Deze klinisch-wetenschappelijke analyse werd uitgevoerd conform de principes van Evidence Based Medicine (EBM), conform de gebruikelijke CTG procedure, gebaseerd op een analyse van de recente peer-reviewed literatuur ter zake, zoals weergegeven in het « Dag 60 » rapport van de CTG. Op basis van deze EBM analyse van de wetenschappelijke literatuur, opmerkingen van externe experten of opmerkingen vanuit de academische banken van de CTG, werden de vergoedingsvoorwaarden zelfs uitgebreid voor secundaire immuundeficiëntiestoornissen bij patiënten met hematologische maligniteiten (multiple myeloom of een chronische lymfatische leukemie), inclusief de patiënten met andere hematologische maligniteiten van de B-lymfocyten of een iatrogene B-cel deficiëntie door het gebruik van monoclonale antilichamen of van chemotherapie.

De aanpassing aan de geldende voorwaarden van de betrokken paragrafen van hoofdstuk IV van de lijst van de vergoedbare farmaceutische specialiteiten (§6790100 en §3410000) betrof dus het schrappen van de vergoedbaarheid voor verworven (secundaire) immuundeficiëntie door het gebrek aan klinisch-wetenschappelijke evidentie. Er werd geen enkele aanpassing doorgevoerd aan de sinds 1 januari 2014 geldende vergoedingsvoorwaarden voor primaire immuundeficiëntie (§6790100 en §3410000), vermits voor deze groep immunologische aandoeningen voldoende EBM evidentie bestaat (primaire immunodeficiëntie syndromen (PID) zijn het gevolg van intrinsieke defecten in het immuunsysteem).

Voor de specialiteit Privigen betekent dit dus dat alle andere vergoedingsvoorwaarden (conform §6790100 en §6790400) onveranderd zijn gebleven.

2) Het kan niet worden uitgesloten dat een aantal van de patiënten die in het verleden een vergoedbaarheid genoten voor deze behandeling omwille van een secundaire immuundeficiëntie toch een onderliggende (al dan niet gekende primaire immuundeficiëntie) zouden kunnen hebben.

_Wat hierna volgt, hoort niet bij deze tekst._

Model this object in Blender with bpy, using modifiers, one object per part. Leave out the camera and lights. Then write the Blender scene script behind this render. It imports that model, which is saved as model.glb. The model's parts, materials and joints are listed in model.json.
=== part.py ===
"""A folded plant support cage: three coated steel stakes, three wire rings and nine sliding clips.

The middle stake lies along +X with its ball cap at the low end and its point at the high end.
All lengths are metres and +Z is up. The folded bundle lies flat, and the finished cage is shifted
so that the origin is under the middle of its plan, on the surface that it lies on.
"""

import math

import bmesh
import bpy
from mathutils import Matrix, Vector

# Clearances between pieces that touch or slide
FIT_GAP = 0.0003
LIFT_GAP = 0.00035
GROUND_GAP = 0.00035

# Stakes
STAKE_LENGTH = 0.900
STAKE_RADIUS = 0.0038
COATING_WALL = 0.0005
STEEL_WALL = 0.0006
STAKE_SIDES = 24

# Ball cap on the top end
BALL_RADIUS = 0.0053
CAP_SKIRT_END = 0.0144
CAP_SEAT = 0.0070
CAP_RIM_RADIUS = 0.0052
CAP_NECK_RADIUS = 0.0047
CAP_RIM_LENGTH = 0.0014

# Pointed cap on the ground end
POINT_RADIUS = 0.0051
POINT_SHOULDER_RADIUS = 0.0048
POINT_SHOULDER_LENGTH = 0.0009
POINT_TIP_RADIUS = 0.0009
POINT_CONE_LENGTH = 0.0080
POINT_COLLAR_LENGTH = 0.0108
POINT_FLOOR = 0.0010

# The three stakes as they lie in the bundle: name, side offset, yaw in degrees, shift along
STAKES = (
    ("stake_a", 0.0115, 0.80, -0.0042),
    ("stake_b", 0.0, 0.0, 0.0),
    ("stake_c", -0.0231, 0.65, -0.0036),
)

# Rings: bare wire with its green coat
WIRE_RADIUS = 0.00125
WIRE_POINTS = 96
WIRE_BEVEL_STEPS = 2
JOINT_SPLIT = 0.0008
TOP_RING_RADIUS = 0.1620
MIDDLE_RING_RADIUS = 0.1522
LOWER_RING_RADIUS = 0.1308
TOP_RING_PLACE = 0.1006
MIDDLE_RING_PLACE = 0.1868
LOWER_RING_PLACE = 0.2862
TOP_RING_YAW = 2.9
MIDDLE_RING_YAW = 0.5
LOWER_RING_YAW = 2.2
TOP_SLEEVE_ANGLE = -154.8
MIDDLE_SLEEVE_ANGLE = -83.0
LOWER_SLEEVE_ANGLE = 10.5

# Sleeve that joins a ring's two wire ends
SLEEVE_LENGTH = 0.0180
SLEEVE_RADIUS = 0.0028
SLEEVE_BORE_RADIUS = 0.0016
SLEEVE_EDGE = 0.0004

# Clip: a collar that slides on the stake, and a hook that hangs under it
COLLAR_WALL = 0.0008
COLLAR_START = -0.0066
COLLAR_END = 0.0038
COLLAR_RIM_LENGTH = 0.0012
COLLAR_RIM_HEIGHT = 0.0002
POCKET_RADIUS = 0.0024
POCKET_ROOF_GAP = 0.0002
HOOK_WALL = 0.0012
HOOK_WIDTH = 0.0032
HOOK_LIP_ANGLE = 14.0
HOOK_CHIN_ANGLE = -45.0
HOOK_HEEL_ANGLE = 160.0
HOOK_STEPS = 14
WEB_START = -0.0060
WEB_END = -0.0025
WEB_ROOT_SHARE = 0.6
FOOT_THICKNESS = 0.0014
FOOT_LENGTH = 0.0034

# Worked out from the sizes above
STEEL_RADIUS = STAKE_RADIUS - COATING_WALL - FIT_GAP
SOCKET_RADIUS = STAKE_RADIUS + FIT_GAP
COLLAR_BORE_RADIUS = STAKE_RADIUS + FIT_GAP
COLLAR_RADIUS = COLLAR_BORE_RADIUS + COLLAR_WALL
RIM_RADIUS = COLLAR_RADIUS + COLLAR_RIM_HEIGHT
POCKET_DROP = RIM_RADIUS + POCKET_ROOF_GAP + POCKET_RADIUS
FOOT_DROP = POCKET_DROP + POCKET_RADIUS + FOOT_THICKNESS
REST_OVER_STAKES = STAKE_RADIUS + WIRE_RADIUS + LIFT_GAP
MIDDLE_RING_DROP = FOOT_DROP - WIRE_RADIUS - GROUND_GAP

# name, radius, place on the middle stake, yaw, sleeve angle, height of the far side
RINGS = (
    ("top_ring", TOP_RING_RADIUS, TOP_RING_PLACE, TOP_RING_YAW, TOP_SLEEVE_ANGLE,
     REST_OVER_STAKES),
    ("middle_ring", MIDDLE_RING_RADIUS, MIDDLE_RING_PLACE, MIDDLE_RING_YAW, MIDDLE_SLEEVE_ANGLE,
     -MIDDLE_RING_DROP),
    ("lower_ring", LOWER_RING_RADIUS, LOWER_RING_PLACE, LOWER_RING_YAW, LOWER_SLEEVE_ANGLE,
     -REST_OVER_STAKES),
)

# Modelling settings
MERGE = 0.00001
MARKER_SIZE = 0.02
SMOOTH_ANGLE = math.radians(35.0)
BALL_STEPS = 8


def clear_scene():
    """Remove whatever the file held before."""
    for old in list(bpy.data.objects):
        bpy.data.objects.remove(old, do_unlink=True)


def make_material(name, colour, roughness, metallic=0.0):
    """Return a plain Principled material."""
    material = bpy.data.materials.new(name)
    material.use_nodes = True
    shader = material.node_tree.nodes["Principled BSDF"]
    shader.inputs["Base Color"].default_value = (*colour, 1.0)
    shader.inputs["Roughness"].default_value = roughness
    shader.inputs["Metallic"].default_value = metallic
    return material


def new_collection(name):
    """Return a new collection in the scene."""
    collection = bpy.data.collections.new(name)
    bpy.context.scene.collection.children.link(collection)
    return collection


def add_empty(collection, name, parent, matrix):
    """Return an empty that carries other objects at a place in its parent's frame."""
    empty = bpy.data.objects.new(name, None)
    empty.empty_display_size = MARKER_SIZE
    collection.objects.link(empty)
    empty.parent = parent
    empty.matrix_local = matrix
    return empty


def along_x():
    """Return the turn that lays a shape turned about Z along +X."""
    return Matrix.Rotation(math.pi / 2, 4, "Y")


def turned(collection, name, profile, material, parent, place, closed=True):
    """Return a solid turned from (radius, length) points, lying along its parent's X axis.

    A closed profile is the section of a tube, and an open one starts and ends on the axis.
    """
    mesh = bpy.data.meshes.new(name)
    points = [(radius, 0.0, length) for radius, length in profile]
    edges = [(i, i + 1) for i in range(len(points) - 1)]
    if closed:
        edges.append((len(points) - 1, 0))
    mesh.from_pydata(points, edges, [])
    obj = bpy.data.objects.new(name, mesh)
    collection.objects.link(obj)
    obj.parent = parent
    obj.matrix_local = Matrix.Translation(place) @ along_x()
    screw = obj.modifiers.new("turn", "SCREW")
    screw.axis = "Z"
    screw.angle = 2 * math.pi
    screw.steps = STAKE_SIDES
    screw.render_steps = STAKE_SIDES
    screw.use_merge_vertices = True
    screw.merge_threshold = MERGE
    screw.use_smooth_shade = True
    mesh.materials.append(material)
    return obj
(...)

Het is de behandelende arts die op basis van een gefundeerde analyse dient te beslissen of er voldoende klinische argumenten zijn om een onderliggende en niet gekende primaire immuundeficiëntie te vermoeden en de patiënt door te verwijzen naar een collega van de Belgian Primary Immunodeficiency Group (BPIDG) of zijn bevindingen met zijn BPIDG collega te bespreken, conform de geldende procedure sinds 1 januari 2014. Het valt echter te verwachten dat slechts een minderheid van de betrokken patiënten hiervoor in aanmerking zal komen, maar exacte cijfers hierover zijn niet beschikbaar.

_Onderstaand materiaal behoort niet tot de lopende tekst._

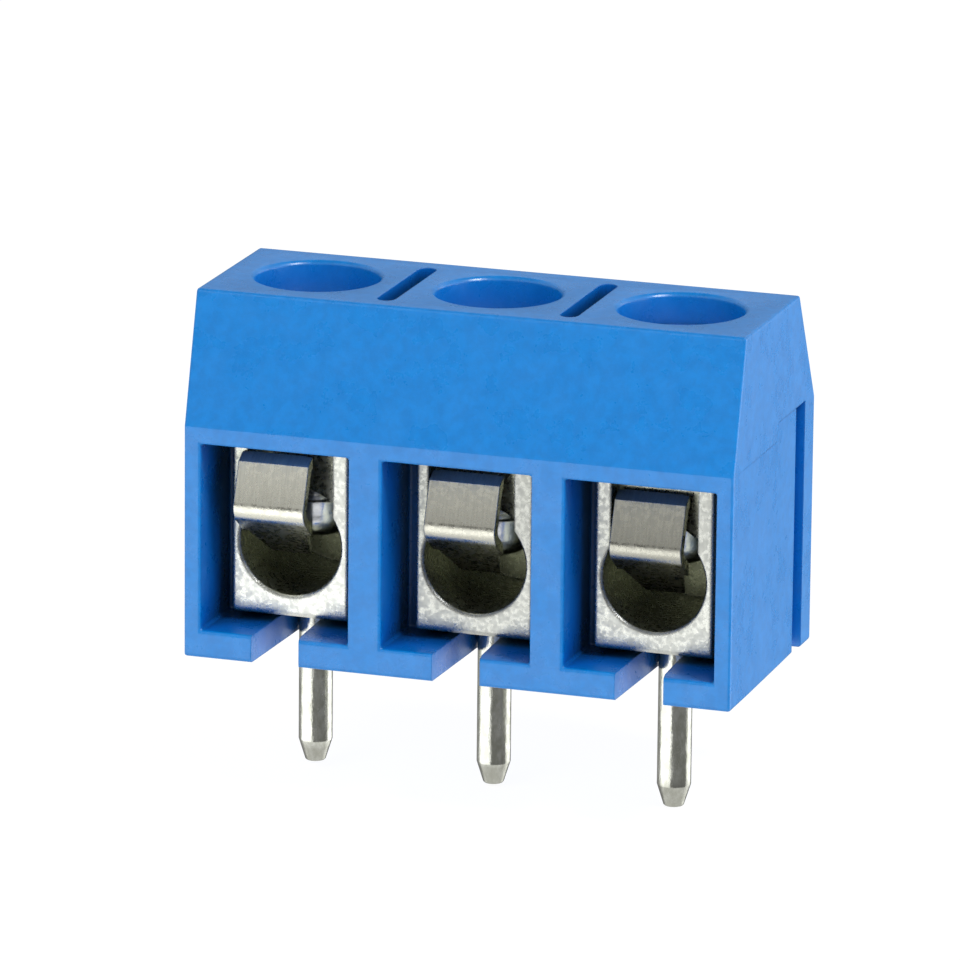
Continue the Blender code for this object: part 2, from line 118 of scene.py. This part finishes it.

Aangezien de diagnose van een primaire immuundeficiëntie en de indicatiestelling tot behandeling met normale humane immuunglobulinen conform de vergoedingsvoorwaarden van kracht sinds 1 janauri 2014 dient te gebeuren en / of bevestigd door een arts die deel uitmaakt van BPIDG, mag de ziekenhuisapotheker « om reden van overmacht » de facturatie uitstellen tot op het moment dat de diagnose door deze arts wordt gesteld en / of bevestigd. Deze maatregel eindigt op 1 oktober 2017. Hierbij is het belangrijk om te benadrukken dat patiënten met een geldige machtiging van vergoedbaarheid voor een secundaire immuundeficiëntie, deze machtiging ook na 1 april 2017 blijven behouden, tot het aflopen van de machtiging na een maximale periode van twaalf maanden.

Aangezien het schrappen van de vergoedbaarheid voor verworven immuundeficiëntie berust op een grondige analyse door de CTG, en dit bovendien een niet geregistreerde indicatie van de betrokken specialiteiten betreft, is er geen reden om deze maatregel te herzien.